Bastille z animowanym klipem do singla „survivin’”

Bastille z animowanym klipem do singla „survivin’”

Bastille prezentują animowany klip do najnowszego singla „survivin’”.

Za reżyserię odpowiada brytyjsko-irański reżyser Reza Dolatabadi, a teledysk jest zainspirowany zarówno twórczością Edwarda Hoppera, jak i Federico Felliniego.

„survivin’” ze swoim delikatnym, pozytywnym klimatem jest antidotum na te ciężkie czasy – Clash 

Kawałek z groove’em, który daje nadzieję – NME 

Wspaniały nowy utwór – DIY

Animacja powstała w czasie lockdownu wraz z grupą animatorów z całego świata. Jak wyjaśnia reżyser:

Chciałem nadać klipowi klimat kinowego blockbustera. Aby osiągnąć ten cel, zbudowaliśmy całe miasto w 3D oraz zabezpieczyliśmy wszystkie możliwe ujęcia kamery oraz ruchy, a następnie animowaliśmy postaci na trójwymiarowych layoutach. Animacja to praca zespołowa. Przyznaję, że mam niezwykłe szczęście w projektach do partnerów z całego świata. Bez ich poświęcenia oraz skupienia na szczegółach nigdy nie dokończyłbym tego ambitnego przedsięwzięcia.
-Reza Dolatabadi

Klip do „WHAT YOU GONNA DO???” został zrobiony w podobnym okresie, z użyciem podobnych technologii: mieszanych mediów, ilustracji, fotografii oraz ujęć live action.

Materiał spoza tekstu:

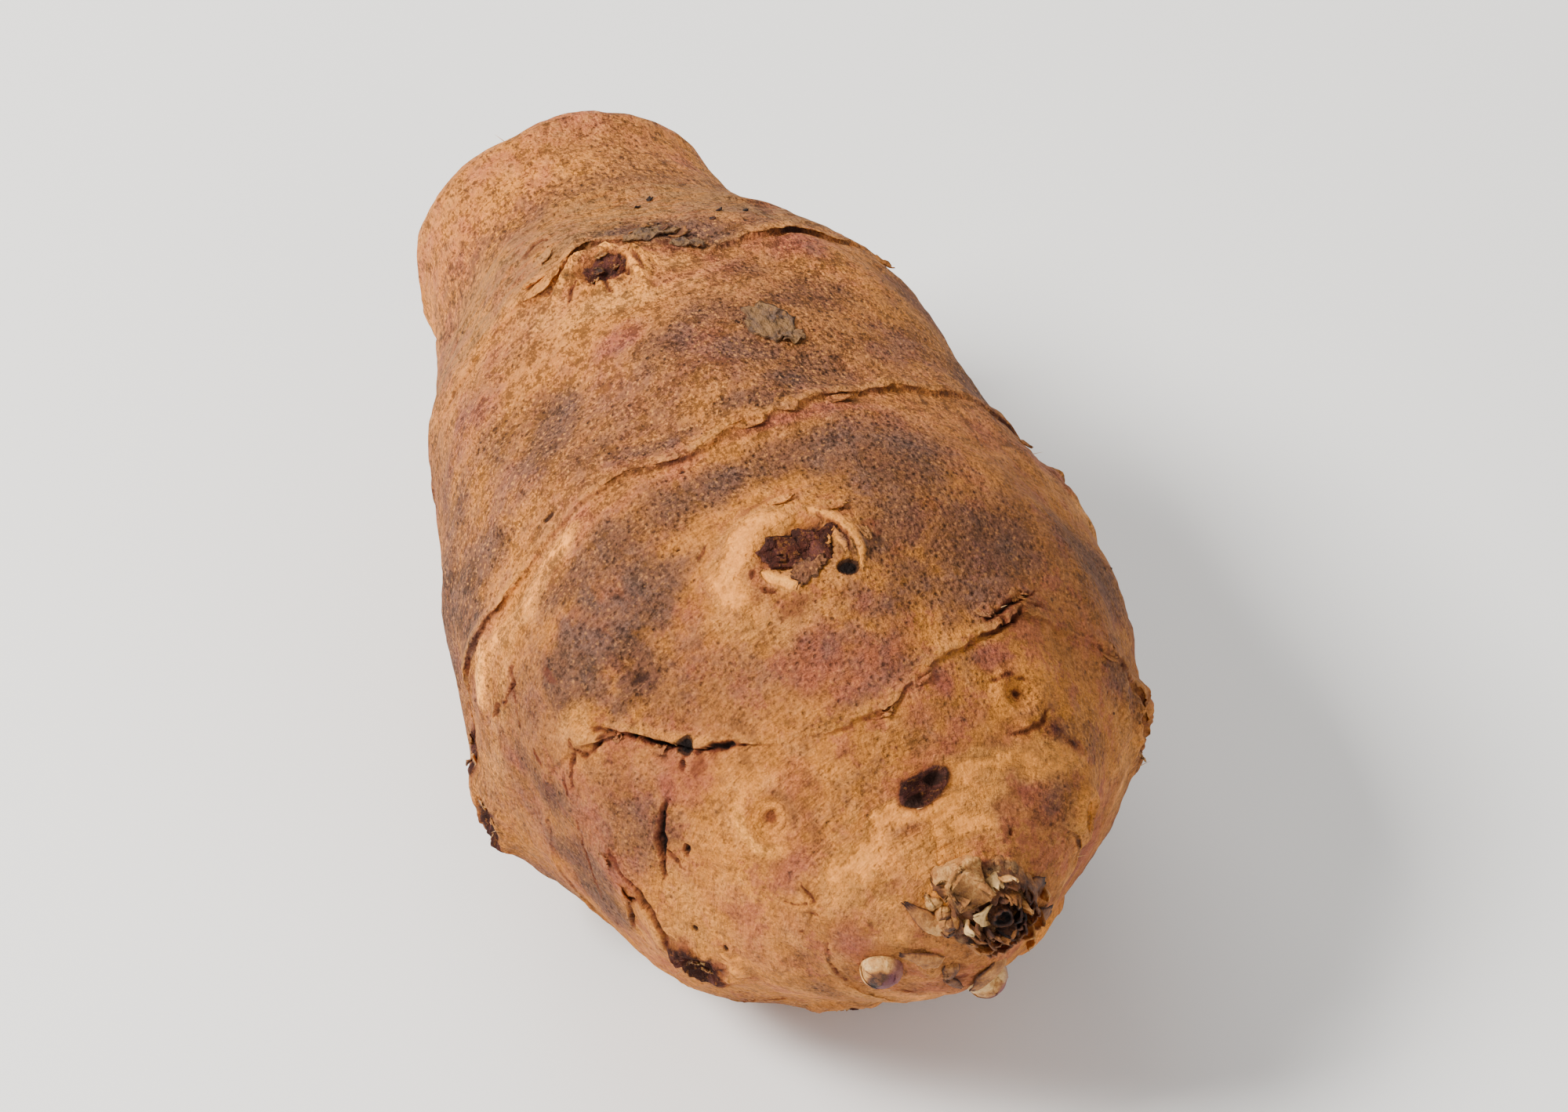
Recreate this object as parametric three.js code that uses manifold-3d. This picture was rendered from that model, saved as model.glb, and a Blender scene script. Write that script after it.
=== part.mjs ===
// A Jerusalem artichoke tuber lying on its side: a swollen underground stem that grew as one piece.
// Millimetres, +Z up. +X runs from the broken stem end to the growing tip.
// A place on the skin is (along, around): millimetres along the skin from the stem rim towards the tip,
// and degrees round the body, 0 on top, +90 on the +Y side, 180 underneath.

import * as THREE from "three";
import { mergeVertices } from "three/addons/utils/BufferGeometryUtils.js";
import Module from "manifold-3d";

// ---- Body ----

// The body's run from stem rim to tip: x, radius, sideways shift, lift of the section's centre.
const stations = [
  [-41.0, 12.2, 0.4, 1.9],
  [-35.0, 12.8, 0.2, 1.7],
  [-29.0, 14.8, 0.4, 1.8],
  [-21.5, 19.0, 0.8, 1.4],
  [-12.0, 21.9, 0.8, 0.4],
  [-1.5, 24.3, -0.2, -0.2],
  [9.0, 24.5, -0.8, 0.1],
  [19.5, 22.6, 0.2, 0.5],
  [28.5, 18.6, 0.2, 1.2],
  [35.5, 12.2, 0.0, 2.3],
  [40.5, 6.6, 0.6, 3.4],
  [42.6, 0.0, 0.8, 4.2],
];
const flattening = 0.93; // a section's height over its width
const frameShift = [-1.6, 0.2, 22.3]; // puts the origin under the middle of the part, on its resting spot

// Slow unevenness of the whole body: size, and waves per millimetre along x, y and z.
const unevenness = [
  [0.34, 0.23, 0.19, 0.11, 0.4],
  [0.26, -0.16, 0.31, 0.27, 2.1],
  [0.18, 0.42, -0.25, 0.38, 4.4],
  [0.12, -0.31, 0.55, -0.22, 1.1],
];

// Broad swellings and hollows: place, height, reach.
const swellings = [
  { along: 42.0, around: -92, height: -1.6, reach: 6.5 },
  { along: 63.0, around: -112, height: -1.0, reach: 8 },
  { along: 34.0, around: -18, height: 0.6, reach: 8 },
  { along: 3.0, around: -16, height: 1.3, reach: 9 },
  { along: 81.0, around: -122, height: 0.8, reach: 6 },
  { along: 56.0, around: -52, height: 0.7, reach: 7 },
  { along: 66.0, around: 12, height: -0.4, reach: 5 },
  { along: 79.0, around: 60, height: 0.7, reach: 6 },
  { along: 38.0, around: 75, height: -0.9, reach: 8 },
  { along: 79.0, around: 96, height: -0.8, reach: 6 },
  { along: 36.0, around: 130, height: 0.8, reach: 9 },
  { along: 33.0, around: -140, height: 0.7, reach: 9 },
  { along: 56.0, around: 168, height: -1.0, reach: 9 },
  { along: 39.0, around: -172, height: 0.4, reach: 8 },
];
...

Dan rozpoczął prace nad „survivin’” kilka miesięcy przed wybuchem pandemii. Jego intencją było podsumowanie wzlotów i upadków z siedmiu lat kariery Bastille: – Bywały momenty, w których czułem się jakbym był jednocześnie w pralce i na taśmie produkcyjnej. Jednak gdy ludzie pytali, co u mnie, odpowiadałem zawsze brytyjskim banałem: tak, wszystko w porządku, dobrze.

– Na początku lockdownu czułem się bardzo skrępowany tym, że napisałem piosenkę, która niechcący tak dobrze wpisała się w otaczającą nas rzeczywistość, ale potem uświadomiłem sobie, że 2020 to rok, w którym przestaliśmy udawać, że wszystko jest ok – dodaje Dan.

„survivin’” ma mnóstwo przestrzeni i jest naładowane popkulturowymi odniesieniami, jak również zaskakującymi momentami muzycznymi: od otwierającego loopa perkusyjnego i toczącej się linii basu, do nagłej eksplozji fletów zestawionych z fragmentami wokalu przetworzonego przez auto-tune, aż do refrenu, który uderza „jak wielki przytulas od grupy przyjaciół”. Znalazło się nawet miejsce dla saksofonu, na którym gra koncertowy muzyk Bastille, Rittipo. – Chcieliśmy, aby partia saksofonu była obrzydliwie głośna i by ludzie mogli się uśmiechnąć, gdy ją usłyszą – wyjaśnia Dan Smith.

Zarówno „survivin’” jak i „WHAT YOU GONNA DO???” to pierwsze elementy nowego brzmienia Bastille. Jak zwykle spodziewajcie się niespodziewanego!